The camera does the work in two shots, and because of the nature of the shifting sands, the “Barry” team only got a limited number of tries. “The set was such that you could take a wall out of it and we have a camera, or a technical crane, and so we have the guys go under [the sand] and it’s like, ‘Great. Now everybody stop. Don’t move,'” Hader said. “They literally bolt the camera down. We set up cones so you can’t walk across [the sand] and disturb the sand. And then they brought in a giant crane and just started dumping sand into the hole to a certain place. We put this giant box in there with a hole in it. You dump more sand on that, and then you put Michael Irby in the box and he pops his head out and they just put sand around him. So he’s kneeling in a box that has a hole in it and then we get him in that place and the camera hasn’t moved at all.”
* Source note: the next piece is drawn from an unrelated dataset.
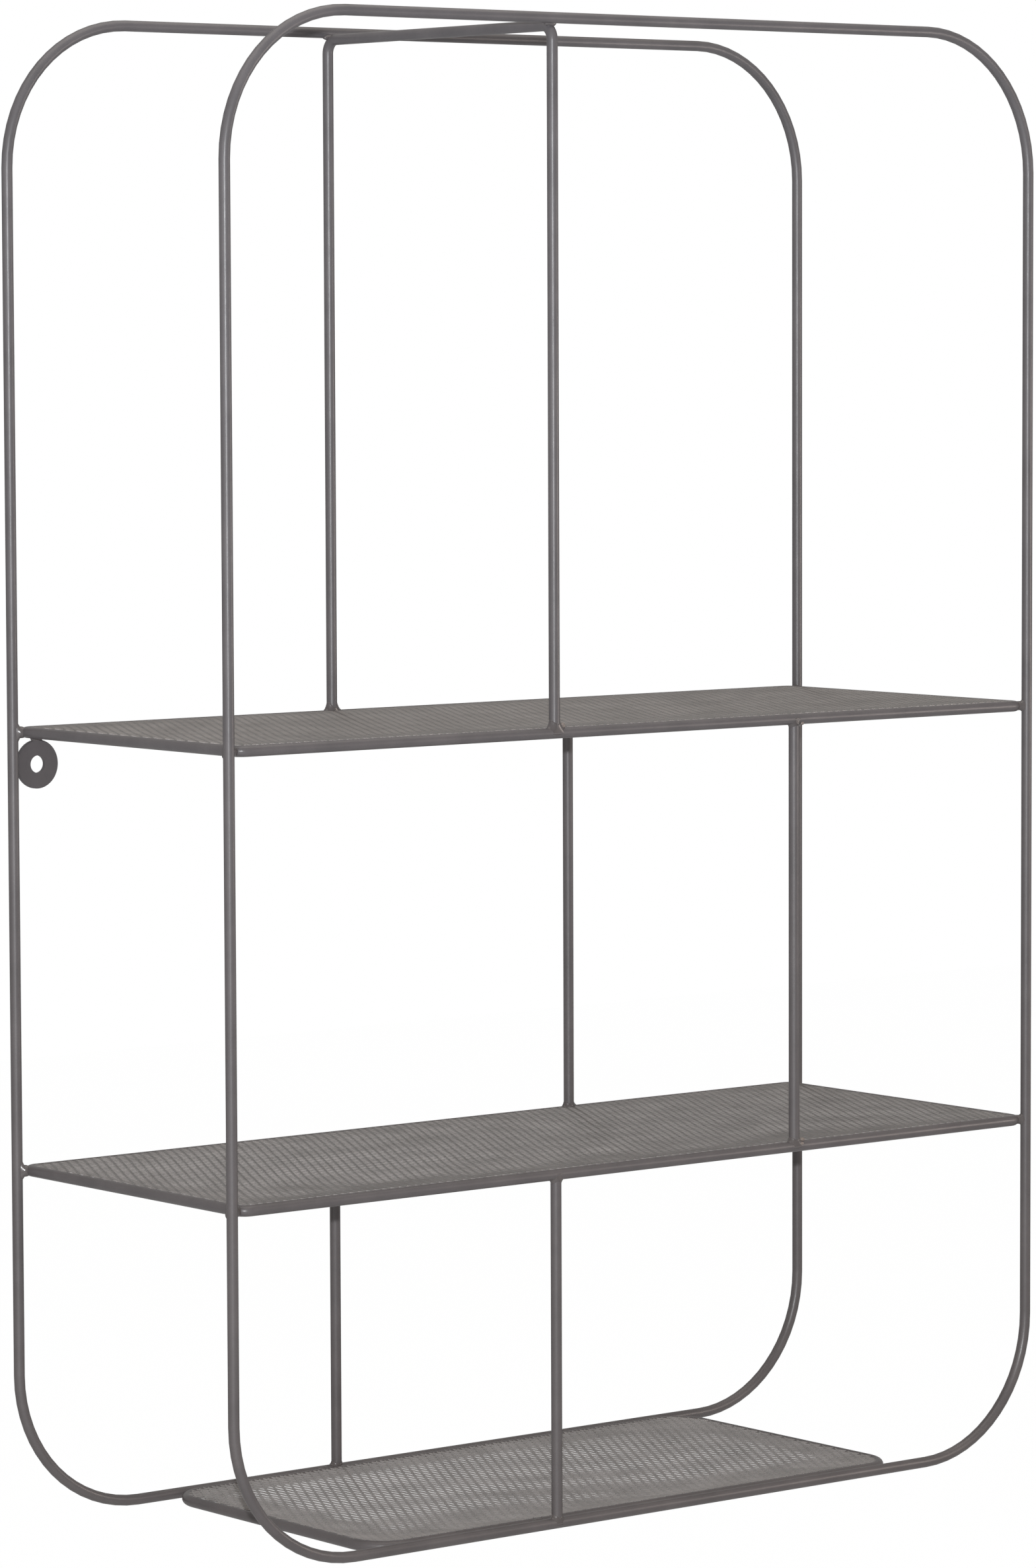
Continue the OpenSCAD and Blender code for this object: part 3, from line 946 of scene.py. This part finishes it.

The prep for the second (and last) shot of the sequence took an hour, then the camera was unbolted for the slow push in on Cristobal struggling to escape. “The toughest part of it was having to take all of that material that spilled out and get it back up in the pit. You know, it just was physical. It was just physical labor of loading pounds and pounds and pounds of sand and then lifting it with a forklift and dumping it back in,” Allen said. “You can imagine, being on set you don’t just want to stand around and wait for an hour and a half for people to reset. So that was a big challenge with this particular gag because I could only get so many cracks at it per day.”

Still, the sandpit sequence seems like an almost inevitable final-season innovation for a series that has spent three seasons watching its characters fail to claw their way out of metaphorical holes. Coming at the season’s mid-point, the sequence may be an unsettling capstone on Hank and Cristobal’s project but is likely not the last scene that the “Barry” team will engineer in the show’s signature style of brutally observational humor. The sandpit only ended up using some of the stage space that Allen’s stunt team got to play with.

“We had the ‘Mega Girls’ set over on one part of the stage, then we had [some massive stunt equipment] on one part of the stage, and then right over behind it was the sand silo set,” Allen said. “So, if you didn’t know it was ‘Barry,’ you’d think we were shooting a fucking Marvel movie. It was wild. And it’s for a 30-minute comedy. I looked around a couple times and I’ve been on massive feature films where we have whole stages dedicated to all this stunt equipment. It looked just like that and I just thought it was hysterical.”